→ AIM OF THE EXERCISE: Going from the top of the data below, give again each line through the one containing "turn: turns from the nearer", both ends kept.

→ DATA LINES:

================================

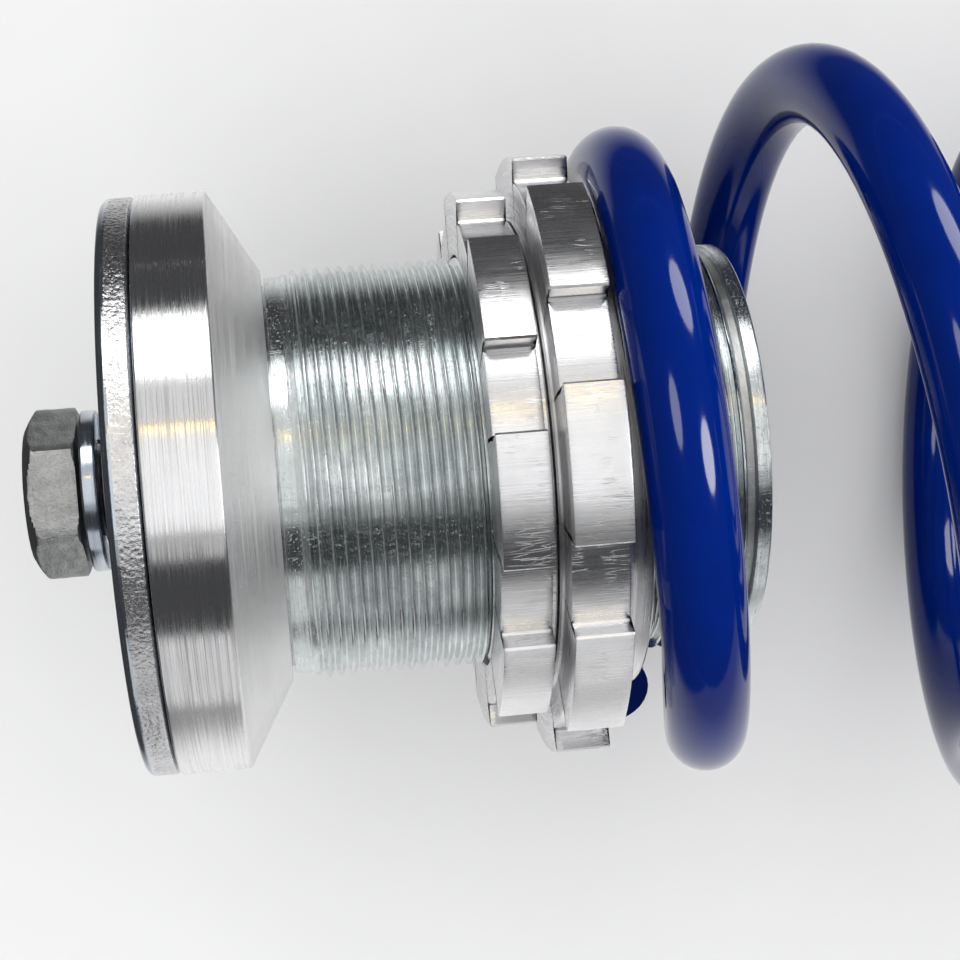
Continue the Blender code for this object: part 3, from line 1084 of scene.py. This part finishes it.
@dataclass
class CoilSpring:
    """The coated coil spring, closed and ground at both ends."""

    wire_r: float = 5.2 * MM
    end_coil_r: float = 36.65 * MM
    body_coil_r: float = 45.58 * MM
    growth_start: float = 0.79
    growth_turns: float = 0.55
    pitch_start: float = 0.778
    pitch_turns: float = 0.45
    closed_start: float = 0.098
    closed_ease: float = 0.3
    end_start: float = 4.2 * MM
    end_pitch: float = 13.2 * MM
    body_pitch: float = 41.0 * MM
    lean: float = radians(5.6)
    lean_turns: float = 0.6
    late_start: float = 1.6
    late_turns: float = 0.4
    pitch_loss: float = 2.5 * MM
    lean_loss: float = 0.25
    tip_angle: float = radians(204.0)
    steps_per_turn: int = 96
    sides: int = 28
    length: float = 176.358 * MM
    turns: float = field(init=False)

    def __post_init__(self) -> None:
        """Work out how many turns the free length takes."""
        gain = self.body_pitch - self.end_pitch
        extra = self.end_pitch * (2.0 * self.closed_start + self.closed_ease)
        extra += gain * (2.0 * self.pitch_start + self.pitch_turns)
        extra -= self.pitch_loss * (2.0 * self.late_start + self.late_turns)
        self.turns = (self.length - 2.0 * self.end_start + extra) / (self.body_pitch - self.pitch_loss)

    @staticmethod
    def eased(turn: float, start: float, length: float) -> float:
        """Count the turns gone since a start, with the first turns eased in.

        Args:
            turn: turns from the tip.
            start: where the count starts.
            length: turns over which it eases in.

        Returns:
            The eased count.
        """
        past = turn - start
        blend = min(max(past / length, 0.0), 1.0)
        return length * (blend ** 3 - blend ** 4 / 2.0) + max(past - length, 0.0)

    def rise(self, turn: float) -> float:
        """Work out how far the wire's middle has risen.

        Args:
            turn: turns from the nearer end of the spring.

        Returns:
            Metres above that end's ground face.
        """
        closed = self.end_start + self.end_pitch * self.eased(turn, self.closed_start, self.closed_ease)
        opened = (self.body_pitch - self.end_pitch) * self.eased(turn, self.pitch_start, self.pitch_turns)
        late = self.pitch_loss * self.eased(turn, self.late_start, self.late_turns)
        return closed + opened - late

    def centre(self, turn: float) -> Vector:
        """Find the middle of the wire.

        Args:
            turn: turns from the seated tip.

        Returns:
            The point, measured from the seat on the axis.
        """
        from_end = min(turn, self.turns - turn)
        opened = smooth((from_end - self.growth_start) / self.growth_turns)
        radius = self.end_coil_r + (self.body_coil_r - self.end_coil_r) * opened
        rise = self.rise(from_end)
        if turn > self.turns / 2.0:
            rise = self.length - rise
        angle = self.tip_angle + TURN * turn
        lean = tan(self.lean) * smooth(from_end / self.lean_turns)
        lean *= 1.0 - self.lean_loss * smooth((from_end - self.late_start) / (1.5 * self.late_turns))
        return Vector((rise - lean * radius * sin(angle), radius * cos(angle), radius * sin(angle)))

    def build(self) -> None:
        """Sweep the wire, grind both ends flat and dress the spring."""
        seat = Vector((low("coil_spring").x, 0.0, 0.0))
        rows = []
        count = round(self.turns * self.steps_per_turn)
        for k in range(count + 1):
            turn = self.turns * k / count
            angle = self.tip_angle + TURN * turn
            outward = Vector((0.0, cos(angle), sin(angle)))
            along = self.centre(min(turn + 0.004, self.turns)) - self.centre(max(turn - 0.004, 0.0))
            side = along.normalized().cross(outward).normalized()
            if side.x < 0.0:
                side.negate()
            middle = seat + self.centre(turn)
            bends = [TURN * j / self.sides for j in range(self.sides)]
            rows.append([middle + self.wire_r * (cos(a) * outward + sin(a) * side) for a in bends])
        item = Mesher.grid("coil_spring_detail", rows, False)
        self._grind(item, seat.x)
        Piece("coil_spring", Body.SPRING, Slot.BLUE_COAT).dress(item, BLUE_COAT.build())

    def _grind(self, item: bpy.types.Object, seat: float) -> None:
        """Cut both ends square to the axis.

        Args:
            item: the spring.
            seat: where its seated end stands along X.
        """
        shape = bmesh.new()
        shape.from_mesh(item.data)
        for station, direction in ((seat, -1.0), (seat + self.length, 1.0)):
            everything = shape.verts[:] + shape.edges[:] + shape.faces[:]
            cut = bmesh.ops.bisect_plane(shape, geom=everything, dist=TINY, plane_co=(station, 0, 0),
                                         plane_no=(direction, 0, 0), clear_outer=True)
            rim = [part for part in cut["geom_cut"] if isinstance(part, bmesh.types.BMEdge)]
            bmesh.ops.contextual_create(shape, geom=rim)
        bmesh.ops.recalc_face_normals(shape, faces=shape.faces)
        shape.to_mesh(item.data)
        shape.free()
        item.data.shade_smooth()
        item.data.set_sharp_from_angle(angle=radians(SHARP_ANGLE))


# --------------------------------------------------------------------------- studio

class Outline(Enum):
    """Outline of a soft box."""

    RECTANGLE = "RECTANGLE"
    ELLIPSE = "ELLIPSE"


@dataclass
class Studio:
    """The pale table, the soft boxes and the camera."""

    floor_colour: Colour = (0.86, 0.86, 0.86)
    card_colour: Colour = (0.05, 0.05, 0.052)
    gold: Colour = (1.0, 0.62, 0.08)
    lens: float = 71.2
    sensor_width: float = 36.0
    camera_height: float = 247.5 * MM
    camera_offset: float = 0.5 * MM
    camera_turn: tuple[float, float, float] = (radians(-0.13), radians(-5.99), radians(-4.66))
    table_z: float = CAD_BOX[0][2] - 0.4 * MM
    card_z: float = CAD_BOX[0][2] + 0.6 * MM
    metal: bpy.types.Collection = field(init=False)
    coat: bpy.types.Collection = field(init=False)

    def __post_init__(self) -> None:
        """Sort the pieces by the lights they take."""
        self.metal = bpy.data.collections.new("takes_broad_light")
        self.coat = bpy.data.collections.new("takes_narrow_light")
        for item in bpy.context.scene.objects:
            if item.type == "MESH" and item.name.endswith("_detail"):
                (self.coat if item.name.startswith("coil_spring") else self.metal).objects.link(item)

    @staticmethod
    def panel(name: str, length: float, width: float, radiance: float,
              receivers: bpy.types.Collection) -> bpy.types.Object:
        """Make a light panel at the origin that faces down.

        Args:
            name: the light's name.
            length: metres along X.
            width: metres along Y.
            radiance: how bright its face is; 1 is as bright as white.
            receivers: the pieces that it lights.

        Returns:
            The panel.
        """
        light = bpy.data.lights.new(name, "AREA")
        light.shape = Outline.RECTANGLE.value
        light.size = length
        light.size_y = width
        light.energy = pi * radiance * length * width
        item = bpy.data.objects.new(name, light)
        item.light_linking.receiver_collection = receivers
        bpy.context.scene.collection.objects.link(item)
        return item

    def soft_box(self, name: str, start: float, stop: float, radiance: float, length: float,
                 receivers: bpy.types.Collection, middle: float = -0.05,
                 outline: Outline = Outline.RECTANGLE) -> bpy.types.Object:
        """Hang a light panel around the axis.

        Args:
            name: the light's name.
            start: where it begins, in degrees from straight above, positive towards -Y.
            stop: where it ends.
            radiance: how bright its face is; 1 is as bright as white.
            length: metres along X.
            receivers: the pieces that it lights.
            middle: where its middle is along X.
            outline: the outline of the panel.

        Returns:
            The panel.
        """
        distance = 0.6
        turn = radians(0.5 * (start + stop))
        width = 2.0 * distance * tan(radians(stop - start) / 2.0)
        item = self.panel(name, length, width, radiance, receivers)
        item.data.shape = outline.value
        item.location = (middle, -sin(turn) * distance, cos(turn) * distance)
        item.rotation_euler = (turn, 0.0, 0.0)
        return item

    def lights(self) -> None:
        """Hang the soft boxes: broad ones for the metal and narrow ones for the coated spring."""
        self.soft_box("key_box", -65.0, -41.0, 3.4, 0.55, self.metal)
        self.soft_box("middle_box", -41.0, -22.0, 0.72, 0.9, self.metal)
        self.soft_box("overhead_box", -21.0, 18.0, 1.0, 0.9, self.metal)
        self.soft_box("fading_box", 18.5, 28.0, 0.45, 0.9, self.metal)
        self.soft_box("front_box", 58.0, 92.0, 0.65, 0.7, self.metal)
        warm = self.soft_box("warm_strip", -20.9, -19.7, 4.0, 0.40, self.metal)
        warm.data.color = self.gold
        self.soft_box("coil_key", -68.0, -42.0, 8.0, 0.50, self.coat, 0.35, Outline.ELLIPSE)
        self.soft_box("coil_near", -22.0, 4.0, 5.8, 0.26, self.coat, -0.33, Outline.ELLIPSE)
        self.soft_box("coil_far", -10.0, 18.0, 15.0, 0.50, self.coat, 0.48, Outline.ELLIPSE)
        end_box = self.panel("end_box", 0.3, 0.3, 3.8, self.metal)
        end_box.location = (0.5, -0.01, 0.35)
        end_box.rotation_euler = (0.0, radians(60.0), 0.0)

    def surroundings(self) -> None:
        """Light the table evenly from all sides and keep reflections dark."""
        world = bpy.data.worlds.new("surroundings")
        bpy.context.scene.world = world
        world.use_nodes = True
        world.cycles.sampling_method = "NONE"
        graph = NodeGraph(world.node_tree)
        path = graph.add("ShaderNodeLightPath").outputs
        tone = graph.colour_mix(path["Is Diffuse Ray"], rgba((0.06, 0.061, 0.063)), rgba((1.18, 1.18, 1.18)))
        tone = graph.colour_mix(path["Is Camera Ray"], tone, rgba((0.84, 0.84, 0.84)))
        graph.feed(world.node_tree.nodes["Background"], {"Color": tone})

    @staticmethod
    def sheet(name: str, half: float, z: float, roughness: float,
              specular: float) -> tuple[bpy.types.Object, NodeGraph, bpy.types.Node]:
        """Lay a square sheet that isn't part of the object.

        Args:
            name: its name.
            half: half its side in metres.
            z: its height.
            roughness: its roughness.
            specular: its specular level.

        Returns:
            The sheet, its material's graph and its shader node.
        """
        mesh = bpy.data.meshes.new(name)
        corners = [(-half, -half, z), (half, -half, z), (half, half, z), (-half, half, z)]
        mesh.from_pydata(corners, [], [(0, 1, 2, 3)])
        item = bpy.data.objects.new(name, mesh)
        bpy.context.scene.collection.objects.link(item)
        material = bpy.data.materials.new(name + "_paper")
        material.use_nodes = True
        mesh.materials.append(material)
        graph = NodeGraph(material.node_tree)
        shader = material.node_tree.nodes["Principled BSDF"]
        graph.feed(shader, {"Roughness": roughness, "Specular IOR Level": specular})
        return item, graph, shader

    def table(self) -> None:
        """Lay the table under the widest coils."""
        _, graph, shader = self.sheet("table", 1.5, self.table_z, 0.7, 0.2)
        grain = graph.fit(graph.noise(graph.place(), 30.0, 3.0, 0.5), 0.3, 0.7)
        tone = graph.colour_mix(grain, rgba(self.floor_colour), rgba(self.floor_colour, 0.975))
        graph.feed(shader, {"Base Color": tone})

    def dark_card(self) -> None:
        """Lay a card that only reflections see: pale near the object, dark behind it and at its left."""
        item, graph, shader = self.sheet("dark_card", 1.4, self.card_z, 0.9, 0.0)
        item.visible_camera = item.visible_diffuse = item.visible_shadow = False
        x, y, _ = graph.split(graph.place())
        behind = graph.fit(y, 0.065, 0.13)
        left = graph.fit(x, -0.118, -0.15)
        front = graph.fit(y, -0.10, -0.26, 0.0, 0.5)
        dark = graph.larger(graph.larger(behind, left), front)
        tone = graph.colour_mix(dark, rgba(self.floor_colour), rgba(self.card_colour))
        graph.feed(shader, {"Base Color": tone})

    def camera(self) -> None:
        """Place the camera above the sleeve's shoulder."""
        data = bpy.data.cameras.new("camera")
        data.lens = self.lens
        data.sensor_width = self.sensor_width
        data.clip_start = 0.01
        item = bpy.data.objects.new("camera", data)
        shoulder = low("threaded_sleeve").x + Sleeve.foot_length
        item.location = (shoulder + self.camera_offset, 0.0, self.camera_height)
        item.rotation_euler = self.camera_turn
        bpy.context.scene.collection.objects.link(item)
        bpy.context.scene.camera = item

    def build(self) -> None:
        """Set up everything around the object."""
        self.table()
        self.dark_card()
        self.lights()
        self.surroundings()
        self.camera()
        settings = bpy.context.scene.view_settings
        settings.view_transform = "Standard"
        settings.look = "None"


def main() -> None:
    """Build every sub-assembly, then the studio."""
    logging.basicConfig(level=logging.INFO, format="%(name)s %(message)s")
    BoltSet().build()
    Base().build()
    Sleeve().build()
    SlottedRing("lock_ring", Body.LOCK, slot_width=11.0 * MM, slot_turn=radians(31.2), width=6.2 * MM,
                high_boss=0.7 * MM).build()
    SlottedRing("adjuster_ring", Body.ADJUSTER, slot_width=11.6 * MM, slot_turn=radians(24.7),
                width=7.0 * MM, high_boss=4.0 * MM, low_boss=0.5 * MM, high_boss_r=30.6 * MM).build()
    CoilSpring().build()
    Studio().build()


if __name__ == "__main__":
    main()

================================

→ PROBLEM SOLUTION:
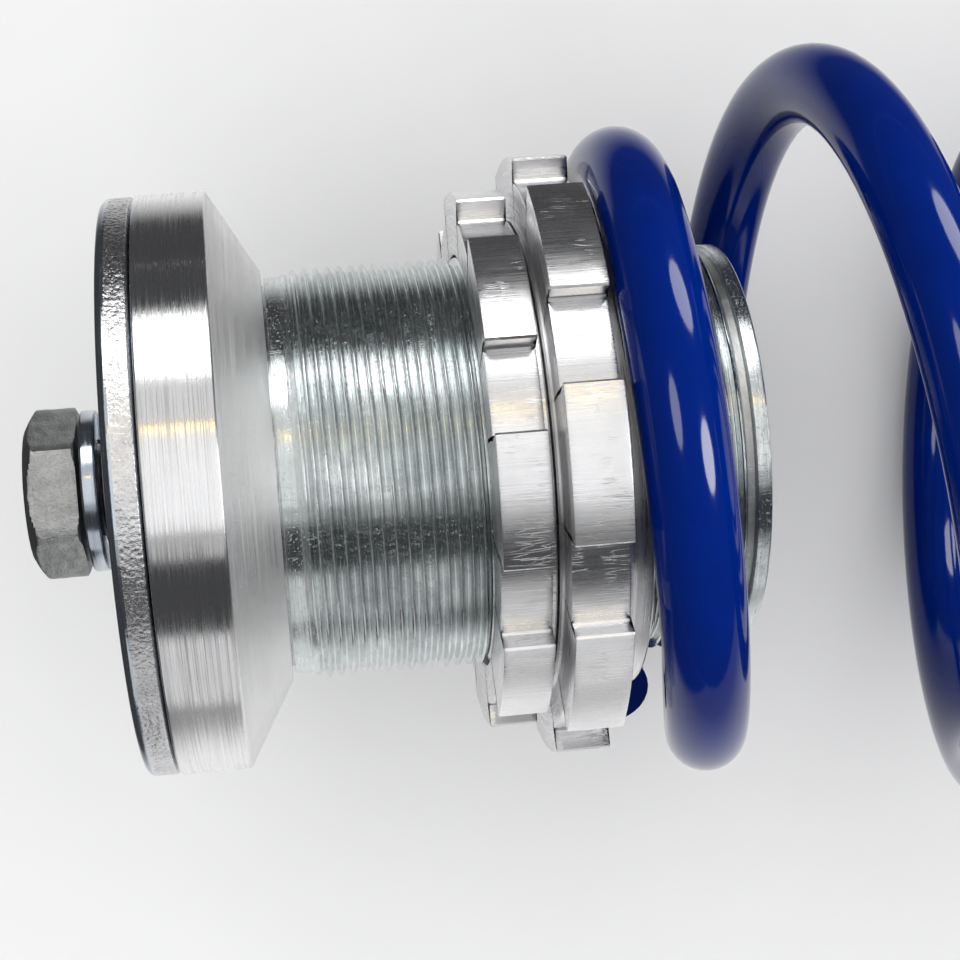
Continue the Blender code for this object: part 3, from line 1084 of scene.py. This part finishes it.
@dataclass
class CoilSpring:
    """The coated coil spring, closed and ground at both ends."""

    wire_r: float = 5.2 * MM
    end_coil_r: float = 36.65 * MM
    body_coil_r: float = 45.58 * MM
    growth_start: float = 0.79
    growth_turns: float = 0.55
    pitch_start: float = 0.778
    pitch_turns: float = 0.45
    closed_start: float = 0.098
    closed_ease: float = 0.3
    end_start: float = 4.2 * MM
    end_pitch: float = 13.2 * MM
    body_pitch: float = 41.0 * MM
    lean: float = radians(5.6)
    lean_turns: float = 0.6
    late_start: float = 1.6
    late_turns: float = 0.4
    pitch_loss: float = 2.5 * MM
    lean_loss: float = 0.25
    tip_angle: float = radians(204.0)
    steps_per_turn: int = 96
    sides: int = 28
    length: float = 176.358 * MM
    turns: float = field(init=False)

    def __post_init__(self) -> None:
        """Work out how many turns the free length takes."""
        gain = self.body_pitch - self.end_pitch
        extra = self.end_pitch * (2.0 * self.closed_start + self.closed_ease)
        extra += gain * (2.0 * self.pitch_start + self.pitch_turns)
        extra -= self.pitch_loss * (2.0 * self.late_start + self.late_turns)
        self.turns = (self.length - 2.0 * self.end_start + extra) / (self.body_pitch - self.pitch_loss)

    @staticmethod
    def eased(turn: float, start: float, length: float) -> float:
        """Count the turns gone since a start, with the first turns eased in.

        Args:
            turn: turns from the tip.
            start: where the count starts.
            length: turns over which it eases in.

        Returns:
            The eased count.
        """
        past = turn - start
        blend = min(max(past / length, 0.0), 1.0)
        return length * (blend ** 3 - blend ** 4 / 2.0) + max(past - length, 0.0)

    def rise(self, turn: float) -> float:
        """Work out how far the wire's middle has risen.

        Args:
            turn: turns from the nearer end of the spring.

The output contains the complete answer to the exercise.